As the Earth’s climate changes, the worst inundations from hurricanes and tropical storms could become far more common in low-lying coastal areas, a new study suggests. Researchers from Princeton University and the Massachusetts Institute of Technology found that regions such as the New York City metropolitan area that currently experience a disastrous flood every century could instead become submerged every one or two decades.
The researchers report in the journal ‘Nature Climate Change’ that projected increases in sea level and storm intensity brought on by climate change would make devastating storm surges – the deadly and destructive mass of water pushed inland by large storms – more frequent. Using various global climate models, the team developed a simulation tool that can predict the severity of future flooding an area can expect.

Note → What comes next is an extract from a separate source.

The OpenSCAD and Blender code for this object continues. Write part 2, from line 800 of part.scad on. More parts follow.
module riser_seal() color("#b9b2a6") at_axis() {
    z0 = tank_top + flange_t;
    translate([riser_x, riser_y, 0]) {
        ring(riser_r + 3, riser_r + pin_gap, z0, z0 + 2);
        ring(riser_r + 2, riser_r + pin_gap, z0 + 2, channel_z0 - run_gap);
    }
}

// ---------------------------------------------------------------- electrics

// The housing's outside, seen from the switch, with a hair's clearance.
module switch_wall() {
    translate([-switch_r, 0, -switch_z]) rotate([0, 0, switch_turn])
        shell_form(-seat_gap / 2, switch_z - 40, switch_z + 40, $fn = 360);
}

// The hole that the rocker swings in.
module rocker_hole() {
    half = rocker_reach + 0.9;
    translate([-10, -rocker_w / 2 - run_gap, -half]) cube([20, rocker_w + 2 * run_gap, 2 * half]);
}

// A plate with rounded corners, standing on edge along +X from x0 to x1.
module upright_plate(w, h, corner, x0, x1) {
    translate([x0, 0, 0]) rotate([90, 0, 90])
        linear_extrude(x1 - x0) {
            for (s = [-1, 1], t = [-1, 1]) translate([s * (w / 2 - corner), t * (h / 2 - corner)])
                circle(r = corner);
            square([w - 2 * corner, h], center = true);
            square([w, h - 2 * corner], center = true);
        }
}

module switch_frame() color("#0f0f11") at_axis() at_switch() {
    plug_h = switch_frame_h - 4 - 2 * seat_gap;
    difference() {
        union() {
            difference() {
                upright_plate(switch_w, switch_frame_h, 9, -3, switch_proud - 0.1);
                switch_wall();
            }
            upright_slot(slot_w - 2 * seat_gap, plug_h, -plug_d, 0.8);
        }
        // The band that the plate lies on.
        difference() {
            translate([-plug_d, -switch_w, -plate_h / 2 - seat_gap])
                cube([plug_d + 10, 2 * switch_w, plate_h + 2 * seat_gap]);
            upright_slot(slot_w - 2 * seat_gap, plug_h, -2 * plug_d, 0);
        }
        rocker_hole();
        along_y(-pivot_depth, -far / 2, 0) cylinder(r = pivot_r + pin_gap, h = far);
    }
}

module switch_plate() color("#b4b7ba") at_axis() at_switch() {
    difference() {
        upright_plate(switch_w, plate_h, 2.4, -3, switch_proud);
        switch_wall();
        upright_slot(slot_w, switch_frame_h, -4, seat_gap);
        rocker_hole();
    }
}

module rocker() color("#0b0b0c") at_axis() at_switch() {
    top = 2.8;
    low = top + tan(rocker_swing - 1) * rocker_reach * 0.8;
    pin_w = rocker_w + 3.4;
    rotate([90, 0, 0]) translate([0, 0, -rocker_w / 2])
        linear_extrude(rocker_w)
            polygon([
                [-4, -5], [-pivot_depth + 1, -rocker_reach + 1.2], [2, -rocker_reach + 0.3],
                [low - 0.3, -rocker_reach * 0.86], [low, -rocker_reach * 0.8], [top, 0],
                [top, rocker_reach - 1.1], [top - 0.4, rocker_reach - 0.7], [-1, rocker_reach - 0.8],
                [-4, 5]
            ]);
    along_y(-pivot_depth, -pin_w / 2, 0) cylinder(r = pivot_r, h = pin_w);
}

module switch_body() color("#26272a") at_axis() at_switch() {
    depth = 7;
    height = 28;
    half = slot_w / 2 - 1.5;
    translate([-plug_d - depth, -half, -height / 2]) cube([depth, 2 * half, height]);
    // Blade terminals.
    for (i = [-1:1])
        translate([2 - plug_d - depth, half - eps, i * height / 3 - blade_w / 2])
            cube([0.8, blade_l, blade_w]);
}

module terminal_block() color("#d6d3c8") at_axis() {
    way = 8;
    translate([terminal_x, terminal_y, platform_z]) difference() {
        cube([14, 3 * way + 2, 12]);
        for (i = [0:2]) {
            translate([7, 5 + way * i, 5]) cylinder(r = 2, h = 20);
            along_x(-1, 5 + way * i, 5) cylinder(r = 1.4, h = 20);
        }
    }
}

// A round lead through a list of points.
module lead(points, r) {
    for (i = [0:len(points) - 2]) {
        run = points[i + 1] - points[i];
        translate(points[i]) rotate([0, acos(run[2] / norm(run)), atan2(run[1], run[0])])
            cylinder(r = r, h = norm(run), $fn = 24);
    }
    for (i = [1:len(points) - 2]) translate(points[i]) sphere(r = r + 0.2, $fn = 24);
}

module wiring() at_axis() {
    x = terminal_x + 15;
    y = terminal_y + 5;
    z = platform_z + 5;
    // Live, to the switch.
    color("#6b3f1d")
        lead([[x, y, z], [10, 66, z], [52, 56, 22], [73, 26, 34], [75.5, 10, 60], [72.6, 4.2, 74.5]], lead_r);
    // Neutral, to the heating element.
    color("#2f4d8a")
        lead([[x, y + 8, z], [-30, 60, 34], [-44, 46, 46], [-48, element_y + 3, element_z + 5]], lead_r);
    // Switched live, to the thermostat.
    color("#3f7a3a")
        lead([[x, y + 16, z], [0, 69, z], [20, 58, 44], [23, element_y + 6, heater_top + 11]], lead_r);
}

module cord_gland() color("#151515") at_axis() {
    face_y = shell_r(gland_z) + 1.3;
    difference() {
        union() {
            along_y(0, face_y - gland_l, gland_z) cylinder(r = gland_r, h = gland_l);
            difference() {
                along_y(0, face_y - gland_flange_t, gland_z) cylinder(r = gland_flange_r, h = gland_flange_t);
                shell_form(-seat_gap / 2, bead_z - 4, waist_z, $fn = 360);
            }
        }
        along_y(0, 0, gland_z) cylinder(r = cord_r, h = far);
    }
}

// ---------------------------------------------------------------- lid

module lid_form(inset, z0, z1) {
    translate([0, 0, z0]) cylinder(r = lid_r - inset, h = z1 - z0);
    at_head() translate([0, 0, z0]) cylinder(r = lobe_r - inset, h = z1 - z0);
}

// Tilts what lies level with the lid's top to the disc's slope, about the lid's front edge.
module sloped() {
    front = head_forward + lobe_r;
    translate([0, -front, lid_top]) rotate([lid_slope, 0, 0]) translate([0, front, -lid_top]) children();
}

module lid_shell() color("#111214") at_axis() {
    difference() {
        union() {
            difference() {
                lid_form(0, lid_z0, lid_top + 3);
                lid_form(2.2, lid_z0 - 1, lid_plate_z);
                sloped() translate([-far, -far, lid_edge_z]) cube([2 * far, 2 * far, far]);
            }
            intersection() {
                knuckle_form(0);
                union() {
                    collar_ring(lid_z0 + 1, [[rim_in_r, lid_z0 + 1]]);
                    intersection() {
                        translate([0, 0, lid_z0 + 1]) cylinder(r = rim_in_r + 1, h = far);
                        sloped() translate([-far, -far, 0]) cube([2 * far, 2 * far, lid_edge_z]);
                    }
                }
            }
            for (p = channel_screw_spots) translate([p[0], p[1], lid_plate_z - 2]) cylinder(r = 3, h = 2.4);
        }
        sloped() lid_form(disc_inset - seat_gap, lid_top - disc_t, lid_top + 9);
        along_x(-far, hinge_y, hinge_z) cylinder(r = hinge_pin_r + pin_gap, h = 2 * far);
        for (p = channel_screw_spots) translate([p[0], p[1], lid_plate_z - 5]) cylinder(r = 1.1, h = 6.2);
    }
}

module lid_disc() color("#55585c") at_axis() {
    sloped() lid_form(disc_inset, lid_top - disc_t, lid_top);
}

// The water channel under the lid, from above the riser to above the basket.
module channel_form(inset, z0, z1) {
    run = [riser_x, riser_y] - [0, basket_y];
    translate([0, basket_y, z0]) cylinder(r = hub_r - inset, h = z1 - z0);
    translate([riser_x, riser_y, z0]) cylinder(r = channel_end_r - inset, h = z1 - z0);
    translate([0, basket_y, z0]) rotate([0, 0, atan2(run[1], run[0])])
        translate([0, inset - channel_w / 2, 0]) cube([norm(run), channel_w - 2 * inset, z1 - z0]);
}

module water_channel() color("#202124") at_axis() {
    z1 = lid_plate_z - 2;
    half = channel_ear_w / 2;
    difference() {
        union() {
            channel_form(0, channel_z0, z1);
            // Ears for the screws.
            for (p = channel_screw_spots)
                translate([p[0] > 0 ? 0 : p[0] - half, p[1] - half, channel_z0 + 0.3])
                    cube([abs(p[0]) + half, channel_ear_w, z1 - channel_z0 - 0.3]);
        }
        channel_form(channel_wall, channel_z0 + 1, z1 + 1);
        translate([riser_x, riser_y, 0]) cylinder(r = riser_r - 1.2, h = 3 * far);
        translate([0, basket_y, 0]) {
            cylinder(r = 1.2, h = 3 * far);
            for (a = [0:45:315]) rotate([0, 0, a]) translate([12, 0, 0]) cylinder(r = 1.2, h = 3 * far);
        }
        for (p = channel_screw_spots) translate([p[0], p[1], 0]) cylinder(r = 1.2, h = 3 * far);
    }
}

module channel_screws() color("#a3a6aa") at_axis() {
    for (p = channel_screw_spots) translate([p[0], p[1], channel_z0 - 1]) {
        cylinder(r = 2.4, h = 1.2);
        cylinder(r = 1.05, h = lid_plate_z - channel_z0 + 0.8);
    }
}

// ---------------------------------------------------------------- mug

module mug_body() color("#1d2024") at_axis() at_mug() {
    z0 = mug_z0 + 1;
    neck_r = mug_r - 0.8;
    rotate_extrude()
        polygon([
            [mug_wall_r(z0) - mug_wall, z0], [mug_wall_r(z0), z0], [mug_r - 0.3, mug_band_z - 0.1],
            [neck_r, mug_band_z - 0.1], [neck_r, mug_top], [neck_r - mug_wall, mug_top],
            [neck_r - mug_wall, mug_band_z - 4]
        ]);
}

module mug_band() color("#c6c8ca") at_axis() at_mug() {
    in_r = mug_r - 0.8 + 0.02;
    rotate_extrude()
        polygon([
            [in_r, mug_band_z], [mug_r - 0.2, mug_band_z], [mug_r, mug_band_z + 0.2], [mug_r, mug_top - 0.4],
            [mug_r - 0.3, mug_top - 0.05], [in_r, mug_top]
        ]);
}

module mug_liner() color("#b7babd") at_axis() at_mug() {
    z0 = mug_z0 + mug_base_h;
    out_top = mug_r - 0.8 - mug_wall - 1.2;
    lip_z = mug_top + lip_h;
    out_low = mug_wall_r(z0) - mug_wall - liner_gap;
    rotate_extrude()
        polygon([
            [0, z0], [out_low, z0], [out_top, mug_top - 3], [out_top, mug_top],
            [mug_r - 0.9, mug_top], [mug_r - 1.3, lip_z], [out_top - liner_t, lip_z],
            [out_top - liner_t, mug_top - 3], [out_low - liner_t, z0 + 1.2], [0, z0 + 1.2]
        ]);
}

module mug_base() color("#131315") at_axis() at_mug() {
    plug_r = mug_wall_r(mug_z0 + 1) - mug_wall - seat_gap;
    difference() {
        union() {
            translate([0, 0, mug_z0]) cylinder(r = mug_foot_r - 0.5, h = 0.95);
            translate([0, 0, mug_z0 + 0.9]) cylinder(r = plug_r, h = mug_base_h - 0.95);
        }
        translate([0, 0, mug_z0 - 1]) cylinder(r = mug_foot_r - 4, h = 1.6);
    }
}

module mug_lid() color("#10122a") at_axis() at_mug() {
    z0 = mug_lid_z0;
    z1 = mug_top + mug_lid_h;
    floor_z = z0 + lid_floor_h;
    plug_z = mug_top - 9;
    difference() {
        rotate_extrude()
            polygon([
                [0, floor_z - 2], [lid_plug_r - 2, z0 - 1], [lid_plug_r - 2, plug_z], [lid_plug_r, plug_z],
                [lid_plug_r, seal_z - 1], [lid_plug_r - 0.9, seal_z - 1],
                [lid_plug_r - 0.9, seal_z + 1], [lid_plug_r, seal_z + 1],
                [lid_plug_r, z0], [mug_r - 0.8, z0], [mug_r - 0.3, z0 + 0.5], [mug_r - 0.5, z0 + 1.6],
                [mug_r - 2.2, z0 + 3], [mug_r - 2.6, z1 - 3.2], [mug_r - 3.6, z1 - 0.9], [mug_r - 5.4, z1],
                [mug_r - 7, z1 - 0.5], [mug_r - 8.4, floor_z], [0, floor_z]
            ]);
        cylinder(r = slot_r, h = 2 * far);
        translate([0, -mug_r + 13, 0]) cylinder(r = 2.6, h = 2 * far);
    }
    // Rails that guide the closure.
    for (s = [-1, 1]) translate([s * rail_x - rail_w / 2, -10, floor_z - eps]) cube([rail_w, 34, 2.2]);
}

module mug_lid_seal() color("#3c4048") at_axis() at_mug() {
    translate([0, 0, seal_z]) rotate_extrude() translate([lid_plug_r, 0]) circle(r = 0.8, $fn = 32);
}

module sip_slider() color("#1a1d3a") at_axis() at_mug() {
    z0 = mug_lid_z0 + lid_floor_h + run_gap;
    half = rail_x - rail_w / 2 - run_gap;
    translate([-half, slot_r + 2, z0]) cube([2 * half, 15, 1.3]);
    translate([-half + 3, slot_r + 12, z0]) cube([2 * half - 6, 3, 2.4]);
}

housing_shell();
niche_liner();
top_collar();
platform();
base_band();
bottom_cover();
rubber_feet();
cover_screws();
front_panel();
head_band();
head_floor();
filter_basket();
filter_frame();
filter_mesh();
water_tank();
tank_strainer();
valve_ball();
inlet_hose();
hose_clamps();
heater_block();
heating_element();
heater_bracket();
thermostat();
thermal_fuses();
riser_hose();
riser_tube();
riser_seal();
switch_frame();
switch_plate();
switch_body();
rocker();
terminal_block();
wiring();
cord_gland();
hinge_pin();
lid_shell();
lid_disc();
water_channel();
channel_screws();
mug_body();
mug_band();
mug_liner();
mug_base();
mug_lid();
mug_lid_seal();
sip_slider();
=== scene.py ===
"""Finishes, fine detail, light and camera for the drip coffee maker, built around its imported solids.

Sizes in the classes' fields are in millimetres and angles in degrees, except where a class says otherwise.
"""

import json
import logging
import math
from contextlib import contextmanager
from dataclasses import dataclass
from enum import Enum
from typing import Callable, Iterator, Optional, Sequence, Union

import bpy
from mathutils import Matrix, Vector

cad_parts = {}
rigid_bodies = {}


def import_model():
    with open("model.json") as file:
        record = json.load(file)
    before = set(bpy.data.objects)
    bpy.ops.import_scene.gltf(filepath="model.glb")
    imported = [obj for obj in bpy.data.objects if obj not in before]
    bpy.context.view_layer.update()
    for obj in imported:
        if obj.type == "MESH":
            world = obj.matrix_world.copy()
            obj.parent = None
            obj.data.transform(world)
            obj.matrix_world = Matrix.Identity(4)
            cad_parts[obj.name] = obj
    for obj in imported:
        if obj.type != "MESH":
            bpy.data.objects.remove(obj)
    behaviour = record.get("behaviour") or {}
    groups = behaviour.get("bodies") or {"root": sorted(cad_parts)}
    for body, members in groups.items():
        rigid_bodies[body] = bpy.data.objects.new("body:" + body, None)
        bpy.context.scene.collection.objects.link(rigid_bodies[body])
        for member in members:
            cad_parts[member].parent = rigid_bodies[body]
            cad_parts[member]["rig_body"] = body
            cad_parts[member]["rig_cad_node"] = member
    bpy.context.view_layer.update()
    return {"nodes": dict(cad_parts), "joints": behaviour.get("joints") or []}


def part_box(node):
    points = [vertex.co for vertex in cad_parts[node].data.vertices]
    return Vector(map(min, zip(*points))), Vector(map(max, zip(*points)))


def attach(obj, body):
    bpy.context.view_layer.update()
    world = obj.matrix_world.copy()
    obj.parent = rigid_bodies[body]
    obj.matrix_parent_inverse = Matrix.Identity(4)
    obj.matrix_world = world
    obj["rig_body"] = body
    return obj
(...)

The researchers used New York City as a test case and found that with fiercer storms and a 3-foot rise in sea level due to climate change, “100-year floods” – a depth of roughly 5.7 feet above tide level that occurs roughly once a century – could more likely occur every three to 20 years. What today are New York City’s “500-year floods” – or waters that reach more than 9 feet deep – could, with climate change, occur every 25 to 240 years, the researchers wrote.
The research is not only the first to examine the future intensity of storm surges, but also to offer a tool for estimating an area’s vulnerability, said co-author Michael Oppenheimer, the Albert G. Milbank Professor of Geosciences and International Affairs at Princeton.
“Coastal managers in cities like New York make daily decisions about costly infrastructure that would be affected by such storms. They need a reliable indicator of the risk,” he said.
“Our modeling approach is designed as a key step in this direction,” Oppenheimer said. “As the world warms, risks will increase across a variety of fronts, and the threat to coastal infrastructure in the face of an already-rising sea level and potentially stronger hurricanes could be one of the most costly unless we are able to anticipate and reduce vulnerability.”
Lead author Ning Lin, a postdoctoral fellow at MIT, said that knowing the frequency of storm surges may help urban and coastal planners design seawalls and other protective structures. Lin, who received her Ph.D. from Princeton in 2010, began the project at Princeton then continued it at MIT; the current report is based on her work at MIT.
“When you design your buildings or dams or structures on the coast, you have to know how high your seawall has to be,” said Lin, noting that Manhattan’s seawalls now stand a mere 5 feet high. “You have to decide whether to build a seawall to prevent being flooded every 20 years.”
Lin and Oppenheimer worked with study co-authors Kerry Emanuel, an MIT atmospheric science professor, and Erik Vanmarcke, a Princeton professor of civil and environmental engineering. Lin, Vanmarcke and Emanuel also co-wrote a 2010 report on the project published in the ‘Journal of Geophysical Research’ that was based on Lin’s work at Princeton.
Carol Friedland, an assistant professor of construction management and industrial engineering at Louisiana State University, sees the latest results as a useful tool to inform coastal design – particularly, she notes, as most buildings are designed with a 60- to 120-year “usable lifespan”.
“The physical damage and economic loss that result from storm surge can be devastating to individuals, businesses, infrastructure and communities,” Friedland said. “For current coastal community planning and design projects, it is essential that the effects of climate change be included in storm-surge predictions.”
The researchers ran a total of 45,000 storm simulations for the New York City region under two scenarios: current climate conditions from 1981 to 2000 based on observed data and four global climate models; and projected climate conditions for the years 2081 to 2100 based on the four climate models, as well as future carbon dioxide output as predicted by the Intergovernmental Panel on Climate Change (IPCC). Oppenheimer is a longtime participant in the IPCC.